*Requirements*:
Your answer should consist only of the lines below from the one with "pump_head()" through the one with "bpy.context.scene.collection.objects.link(empty)", copied exactly.

*Recorded data*:
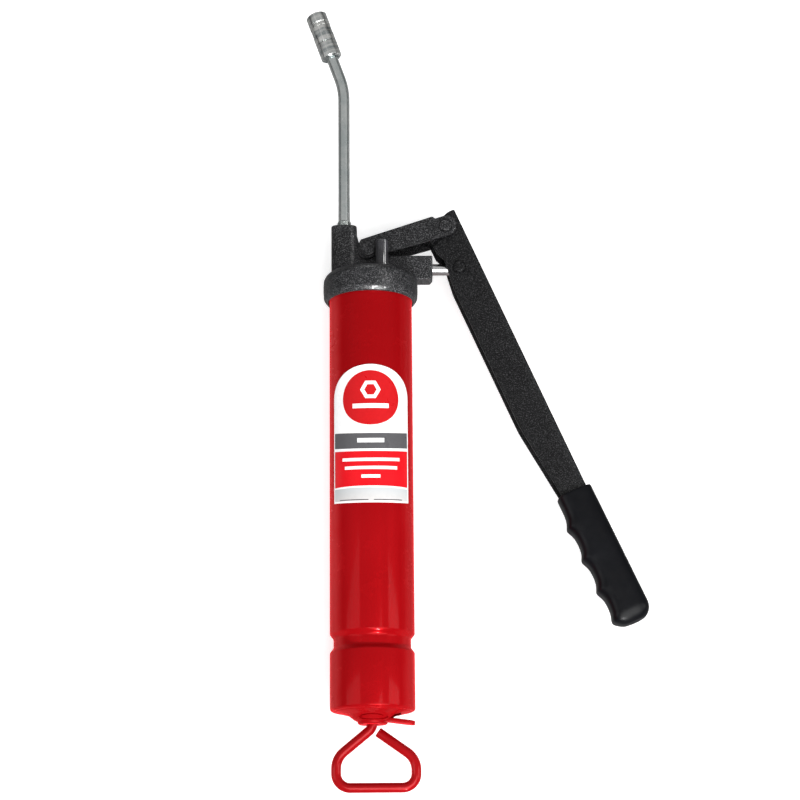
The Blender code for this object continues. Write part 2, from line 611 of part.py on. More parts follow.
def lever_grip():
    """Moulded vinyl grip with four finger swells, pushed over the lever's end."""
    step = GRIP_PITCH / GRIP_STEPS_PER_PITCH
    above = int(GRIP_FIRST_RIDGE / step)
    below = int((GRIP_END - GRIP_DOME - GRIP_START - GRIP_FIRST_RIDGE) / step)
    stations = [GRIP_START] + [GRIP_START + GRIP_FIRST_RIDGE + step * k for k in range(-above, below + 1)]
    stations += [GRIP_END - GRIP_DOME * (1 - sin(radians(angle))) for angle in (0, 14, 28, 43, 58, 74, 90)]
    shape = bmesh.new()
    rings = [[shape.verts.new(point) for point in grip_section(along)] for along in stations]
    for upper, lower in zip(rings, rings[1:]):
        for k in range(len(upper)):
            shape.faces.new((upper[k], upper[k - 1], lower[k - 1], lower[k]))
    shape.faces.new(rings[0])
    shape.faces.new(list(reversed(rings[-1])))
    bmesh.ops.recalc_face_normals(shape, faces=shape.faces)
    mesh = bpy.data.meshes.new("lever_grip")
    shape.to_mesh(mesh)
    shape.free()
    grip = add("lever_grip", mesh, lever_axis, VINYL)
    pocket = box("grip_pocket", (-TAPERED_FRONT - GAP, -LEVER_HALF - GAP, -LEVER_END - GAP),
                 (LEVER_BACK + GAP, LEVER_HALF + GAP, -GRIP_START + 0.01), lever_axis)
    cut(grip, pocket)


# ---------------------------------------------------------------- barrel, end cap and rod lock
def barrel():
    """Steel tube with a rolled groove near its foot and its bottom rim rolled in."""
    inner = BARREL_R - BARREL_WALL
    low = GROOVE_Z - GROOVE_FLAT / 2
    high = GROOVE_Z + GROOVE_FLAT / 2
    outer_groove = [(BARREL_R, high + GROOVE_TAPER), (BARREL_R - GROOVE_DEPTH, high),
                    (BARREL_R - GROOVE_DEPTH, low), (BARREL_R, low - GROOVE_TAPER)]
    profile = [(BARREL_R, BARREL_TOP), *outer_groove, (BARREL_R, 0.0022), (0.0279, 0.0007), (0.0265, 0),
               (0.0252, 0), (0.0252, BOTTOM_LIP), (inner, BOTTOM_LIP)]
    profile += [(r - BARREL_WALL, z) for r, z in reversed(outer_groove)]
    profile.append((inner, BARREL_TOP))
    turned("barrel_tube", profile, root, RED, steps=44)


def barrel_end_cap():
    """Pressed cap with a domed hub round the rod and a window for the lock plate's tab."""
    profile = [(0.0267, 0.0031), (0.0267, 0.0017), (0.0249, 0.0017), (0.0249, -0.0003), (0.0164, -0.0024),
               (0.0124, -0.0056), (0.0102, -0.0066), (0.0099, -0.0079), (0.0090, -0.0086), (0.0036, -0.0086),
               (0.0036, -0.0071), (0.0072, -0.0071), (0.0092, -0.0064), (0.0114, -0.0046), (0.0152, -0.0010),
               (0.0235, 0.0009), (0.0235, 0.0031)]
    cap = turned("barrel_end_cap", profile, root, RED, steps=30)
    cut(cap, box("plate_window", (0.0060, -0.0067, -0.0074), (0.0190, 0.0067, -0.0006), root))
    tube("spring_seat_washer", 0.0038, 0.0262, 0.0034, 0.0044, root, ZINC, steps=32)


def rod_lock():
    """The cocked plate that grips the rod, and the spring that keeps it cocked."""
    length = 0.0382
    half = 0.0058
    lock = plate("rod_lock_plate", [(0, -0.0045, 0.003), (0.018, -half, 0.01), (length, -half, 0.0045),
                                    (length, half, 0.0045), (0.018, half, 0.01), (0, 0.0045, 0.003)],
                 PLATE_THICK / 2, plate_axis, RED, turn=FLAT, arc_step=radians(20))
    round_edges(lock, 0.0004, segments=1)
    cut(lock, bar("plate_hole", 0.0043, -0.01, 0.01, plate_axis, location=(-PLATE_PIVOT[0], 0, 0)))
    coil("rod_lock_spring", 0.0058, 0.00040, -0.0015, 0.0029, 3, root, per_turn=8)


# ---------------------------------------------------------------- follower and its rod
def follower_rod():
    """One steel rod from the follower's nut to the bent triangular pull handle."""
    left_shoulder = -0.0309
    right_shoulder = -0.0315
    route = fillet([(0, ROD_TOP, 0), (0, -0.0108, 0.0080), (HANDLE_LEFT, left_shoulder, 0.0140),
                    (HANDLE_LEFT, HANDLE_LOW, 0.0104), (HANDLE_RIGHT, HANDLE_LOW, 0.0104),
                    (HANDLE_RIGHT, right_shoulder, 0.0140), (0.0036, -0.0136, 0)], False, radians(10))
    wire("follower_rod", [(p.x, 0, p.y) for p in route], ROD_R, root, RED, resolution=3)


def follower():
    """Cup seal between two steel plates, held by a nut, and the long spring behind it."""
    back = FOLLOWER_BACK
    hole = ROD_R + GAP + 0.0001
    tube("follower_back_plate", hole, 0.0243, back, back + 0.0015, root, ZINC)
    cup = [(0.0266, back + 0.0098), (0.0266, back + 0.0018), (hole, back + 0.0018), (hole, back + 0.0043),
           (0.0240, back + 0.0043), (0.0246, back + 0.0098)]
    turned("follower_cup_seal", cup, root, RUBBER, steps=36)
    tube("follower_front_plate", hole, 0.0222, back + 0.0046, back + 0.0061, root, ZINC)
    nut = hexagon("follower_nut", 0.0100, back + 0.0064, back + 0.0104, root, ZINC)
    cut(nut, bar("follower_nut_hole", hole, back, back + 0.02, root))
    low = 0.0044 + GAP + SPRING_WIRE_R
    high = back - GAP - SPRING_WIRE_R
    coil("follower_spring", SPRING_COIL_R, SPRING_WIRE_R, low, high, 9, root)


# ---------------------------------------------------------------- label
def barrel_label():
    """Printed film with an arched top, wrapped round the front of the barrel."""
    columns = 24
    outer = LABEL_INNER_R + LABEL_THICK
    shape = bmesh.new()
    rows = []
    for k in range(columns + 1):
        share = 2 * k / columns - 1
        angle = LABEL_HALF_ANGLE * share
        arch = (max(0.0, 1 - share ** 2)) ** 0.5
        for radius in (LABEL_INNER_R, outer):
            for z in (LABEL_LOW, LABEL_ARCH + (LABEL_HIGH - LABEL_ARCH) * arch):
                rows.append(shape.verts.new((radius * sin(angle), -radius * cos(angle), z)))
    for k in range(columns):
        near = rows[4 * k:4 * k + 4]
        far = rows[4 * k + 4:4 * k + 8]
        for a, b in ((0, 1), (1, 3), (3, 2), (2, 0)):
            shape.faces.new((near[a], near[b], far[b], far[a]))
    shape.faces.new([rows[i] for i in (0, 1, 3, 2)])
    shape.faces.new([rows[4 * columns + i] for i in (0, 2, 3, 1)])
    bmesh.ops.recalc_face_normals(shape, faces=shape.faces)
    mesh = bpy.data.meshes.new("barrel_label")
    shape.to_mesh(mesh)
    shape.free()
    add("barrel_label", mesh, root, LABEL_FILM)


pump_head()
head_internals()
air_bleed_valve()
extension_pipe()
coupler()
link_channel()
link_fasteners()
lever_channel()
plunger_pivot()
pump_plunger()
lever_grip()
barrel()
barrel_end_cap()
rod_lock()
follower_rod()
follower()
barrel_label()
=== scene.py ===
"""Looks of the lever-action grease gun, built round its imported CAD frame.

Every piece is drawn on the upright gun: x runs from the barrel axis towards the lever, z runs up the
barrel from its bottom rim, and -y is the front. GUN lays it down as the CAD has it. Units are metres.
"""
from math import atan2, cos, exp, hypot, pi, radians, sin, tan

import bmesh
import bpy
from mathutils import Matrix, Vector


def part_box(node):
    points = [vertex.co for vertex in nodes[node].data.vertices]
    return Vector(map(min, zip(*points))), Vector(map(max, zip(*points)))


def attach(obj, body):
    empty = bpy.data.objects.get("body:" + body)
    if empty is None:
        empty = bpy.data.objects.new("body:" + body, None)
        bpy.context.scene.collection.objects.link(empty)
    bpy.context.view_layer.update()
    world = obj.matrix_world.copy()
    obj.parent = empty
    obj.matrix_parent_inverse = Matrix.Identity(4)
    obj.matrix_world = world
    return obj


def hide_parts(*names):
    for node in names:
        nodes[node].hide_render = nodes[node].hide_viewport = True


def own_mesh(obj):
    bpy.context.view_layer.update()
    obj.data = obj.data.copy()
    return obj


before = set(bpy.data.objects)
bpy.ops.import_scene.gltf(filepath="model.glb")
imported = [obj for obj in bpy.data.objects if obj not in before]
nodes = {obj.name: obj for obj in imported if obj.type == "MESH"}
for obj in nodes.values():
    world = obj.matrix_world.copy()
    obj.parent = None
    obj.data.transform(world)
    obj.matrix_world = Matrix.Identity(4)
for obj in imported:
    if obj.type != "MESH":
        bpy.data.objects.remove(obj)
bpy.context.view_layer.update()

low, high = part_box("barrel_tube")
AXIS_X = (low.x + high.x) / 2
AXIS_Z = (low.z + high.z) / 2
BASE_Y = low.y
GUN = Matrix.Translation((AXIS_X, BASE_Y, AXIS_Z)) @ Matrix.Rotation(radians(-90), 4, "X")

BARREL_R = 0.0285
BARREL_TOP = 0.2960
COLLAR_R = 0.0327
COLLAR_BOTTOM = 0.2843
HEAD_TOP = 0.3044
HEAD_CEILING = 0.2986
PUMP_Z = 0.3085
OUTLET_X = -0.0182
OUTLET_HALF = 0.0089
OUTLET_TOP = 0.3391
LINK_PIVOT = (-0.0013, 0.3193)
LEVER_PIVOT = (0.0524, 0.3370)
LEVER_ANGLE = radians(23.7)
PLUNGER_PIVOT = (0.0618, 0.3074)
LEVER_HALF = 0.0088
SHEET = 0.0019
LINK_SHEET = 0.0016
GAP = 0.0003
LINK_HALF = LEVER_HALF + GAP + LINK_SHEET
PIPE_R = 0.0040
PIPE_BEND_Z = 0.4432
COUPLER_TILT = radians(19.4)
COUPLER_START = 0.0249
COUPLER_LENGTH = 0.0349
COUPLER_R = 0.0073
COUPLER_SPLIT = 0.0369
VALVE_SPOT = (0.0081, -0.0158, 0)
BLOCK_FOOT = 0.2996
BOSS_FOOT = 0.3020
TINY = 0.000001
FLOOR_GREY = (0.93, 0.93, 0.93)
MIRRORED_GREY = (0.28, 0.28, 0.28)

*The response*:
pump_head()
head_internals()
air_bleed_valve()
extension_pipe()
coupler()
link_channel()
link_fasteners()
lever_channel()
plunger_pivot()
pump_plunger()
lever_grip()
barrel()
barrel_end_cap()
rod_lock()
follower_rod()
follower()
barrel_label()
=== scene.py ===
"""Looks of the lever-action grease gun, built round its imported CAD frame.

Every piece is drawn on the upright gun: x runs from the barrel axis towards the lever, z runs up the
barrel from its bottom rim, and -y is the front. GUN lays it down as the CAD has it. Units are metres.
"""
from math import atan2, cos, exp, hypot, pi, radians, sin, tan

import bmesh
import bpy
from mathutils import Matrix, Vector


def part_box(node):
    points = [vertex.co for vertex in nodes[node].data.vertices]
    return Vector(map(min, zip(*points))), Vector(map(max, zip(*points)))


def attach(obj, body):
    empty = bpy.data.objects.get("body:" + body)
    if empty is None:
        empty = bpy.data.objects.new("body:" + body, None)
        bpy.context.scene.collection.objects.link(empty)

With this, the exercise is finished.